Data excerpts:
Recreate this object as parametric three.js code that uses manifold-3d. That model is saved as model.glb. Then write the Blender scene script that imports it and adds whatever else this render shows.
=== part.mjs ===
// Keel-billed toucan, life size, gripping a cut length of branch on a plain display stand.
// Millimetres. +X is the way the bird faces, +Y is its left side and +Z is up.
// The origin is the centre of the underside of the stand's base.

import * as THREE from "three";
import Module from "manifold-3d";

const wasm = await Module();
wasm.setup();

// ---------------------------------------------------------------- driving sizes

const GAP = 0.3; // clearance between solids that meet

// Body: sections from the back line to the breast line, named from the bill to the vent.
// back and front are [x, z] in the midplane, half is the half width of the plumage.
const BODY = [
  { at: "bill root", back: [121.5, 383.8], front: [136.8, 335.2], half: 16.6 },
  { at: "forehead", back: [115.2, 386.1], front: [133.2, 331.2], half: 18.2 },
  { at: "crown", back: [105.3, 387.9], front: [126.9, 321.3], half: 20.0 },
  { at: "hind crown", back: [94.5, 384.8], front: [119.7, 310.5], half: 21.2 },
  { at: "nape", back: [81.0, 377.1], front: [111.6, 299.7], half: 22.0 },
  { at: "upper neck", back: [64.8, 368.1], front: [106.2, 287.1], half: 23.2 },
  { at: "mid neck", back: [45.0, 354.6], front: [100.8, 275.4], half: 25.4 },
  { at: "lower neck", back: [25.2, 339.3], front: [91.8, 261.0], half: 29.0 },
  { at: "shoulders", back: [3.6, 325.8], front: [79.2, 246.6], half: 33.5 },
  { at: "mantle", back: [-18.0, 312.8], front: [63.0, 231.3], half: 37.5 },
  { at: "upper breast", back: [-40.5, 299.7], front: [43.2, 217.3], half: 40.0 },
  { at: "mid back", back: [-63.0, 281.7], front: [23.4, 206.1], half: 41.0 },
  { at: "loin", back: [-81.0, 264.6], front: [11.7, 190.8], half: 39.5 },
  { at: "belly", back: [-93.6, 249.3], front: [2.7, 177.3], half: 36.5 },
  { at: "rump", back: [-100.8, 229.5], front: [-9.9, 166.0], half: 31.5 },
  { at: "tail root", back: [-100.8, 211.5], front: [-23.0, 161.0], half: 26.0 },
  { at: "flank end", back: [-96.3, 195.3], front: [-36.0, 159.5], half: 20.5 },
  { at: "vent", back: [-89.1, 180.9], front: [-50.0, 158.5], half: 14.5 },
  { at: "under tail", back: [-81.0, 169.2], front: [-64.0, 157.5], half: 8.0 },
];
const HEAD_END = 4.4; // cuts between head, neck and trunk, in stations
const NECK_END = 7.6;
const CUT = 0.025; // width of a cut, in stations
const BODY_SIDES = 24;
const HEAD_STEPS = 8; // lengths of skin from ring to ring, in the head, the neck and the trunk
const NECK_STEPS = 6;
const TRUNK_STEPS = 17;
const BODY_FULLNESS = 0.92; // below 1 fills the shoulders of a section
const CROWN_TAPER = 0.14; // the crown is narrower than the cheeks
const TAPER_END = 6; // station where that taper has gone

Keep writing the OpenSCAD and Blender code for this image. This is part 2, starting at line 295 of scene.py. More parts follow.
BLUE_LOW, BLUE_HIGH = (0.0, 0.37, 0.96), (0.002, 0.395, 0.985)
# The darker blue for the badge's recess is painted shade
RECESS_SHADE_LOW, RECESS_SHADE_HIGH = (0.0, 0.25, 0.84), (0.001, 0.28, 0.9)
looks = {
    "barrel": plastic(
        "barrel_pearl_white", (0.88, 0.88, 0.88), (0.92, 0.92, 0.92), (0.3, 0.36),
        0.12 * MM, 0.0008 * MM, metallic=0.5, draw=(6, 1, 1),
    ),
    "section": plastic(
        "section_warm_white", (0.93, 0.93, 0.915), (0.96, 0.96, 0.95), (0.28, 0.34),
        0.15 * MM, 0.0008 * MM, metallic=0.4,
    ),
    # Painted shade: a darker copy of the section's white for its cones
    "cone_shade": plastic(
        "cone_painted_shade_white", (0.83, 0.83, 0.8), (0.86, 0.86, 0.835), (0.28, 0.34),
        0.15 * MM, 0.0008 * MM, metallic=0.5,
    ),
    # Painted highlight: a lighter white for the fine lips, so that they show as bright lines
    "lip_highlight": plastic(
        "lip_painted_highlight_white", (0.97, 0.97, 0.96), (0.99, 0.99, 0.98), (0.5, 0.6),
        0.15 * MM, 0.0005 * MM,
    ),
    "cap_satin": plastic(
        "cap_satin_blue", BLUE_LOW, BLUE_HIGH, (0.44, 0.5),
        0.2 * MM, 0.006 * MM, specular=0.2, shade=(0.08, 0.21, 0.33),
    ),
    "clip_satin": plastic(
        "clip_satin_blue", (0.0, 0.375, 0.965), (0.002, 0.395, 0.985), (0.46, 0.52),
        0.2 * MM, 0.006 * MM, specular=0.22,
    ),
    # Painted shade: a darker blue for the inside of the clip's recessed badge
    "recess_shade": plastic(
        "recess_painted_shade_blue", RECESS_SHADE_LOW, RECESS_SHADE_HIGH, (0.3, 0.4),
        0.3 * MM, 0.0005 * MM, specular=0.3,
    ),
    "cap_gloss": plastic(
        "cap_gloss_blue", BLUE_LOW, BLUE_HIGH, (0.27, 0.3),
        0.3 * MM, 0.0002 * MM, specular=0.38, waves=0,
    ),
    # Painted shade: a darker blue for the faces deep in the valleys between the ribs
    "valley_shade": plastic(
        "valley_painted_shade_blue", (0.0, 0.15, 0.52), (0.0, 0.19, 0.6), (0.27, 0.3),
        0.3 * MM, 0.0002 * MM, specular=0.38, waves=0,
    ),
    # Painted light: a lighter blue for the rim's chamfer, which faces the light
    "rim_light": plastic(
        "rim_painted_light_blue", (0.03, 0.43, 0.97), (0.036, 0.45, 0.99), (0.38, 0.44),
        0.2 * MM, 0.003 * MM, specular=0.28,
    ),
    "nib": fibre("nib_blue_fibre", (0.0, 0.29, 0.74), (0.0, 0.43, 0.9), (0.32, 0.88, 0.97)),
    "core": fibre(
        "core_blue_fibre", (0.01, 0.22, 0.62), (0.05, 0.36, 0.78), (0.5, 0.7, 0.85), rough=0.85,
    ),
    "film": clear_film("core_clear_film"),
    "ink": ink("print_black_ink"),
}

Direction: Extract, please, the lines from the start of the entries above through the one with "const GAP = 0.3;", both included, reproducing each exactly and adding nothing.

Full response:
Recreate this object as parametric three.js code that uses manifold-3d. That model is saved as model.glb. Then write the Blender scene script that imports it and adds whatever else this render shows.
=== part.mjs ===
// Keel-billed toucan, life size, gripping a cut length of branch on a plain display stand.
// Millimetres. +X is the way the bird faces, +Y is its left side and +Z is up.
// The origin is the centre of the underside of the stand's base.

import * as THREE from "three";
import Module from "manifold-3d";

const wasm = await Module();
wasm.setup();

// ---------------------------------------------------------------- driving sizes

const GAP = 0.3; // clearance between solids that meet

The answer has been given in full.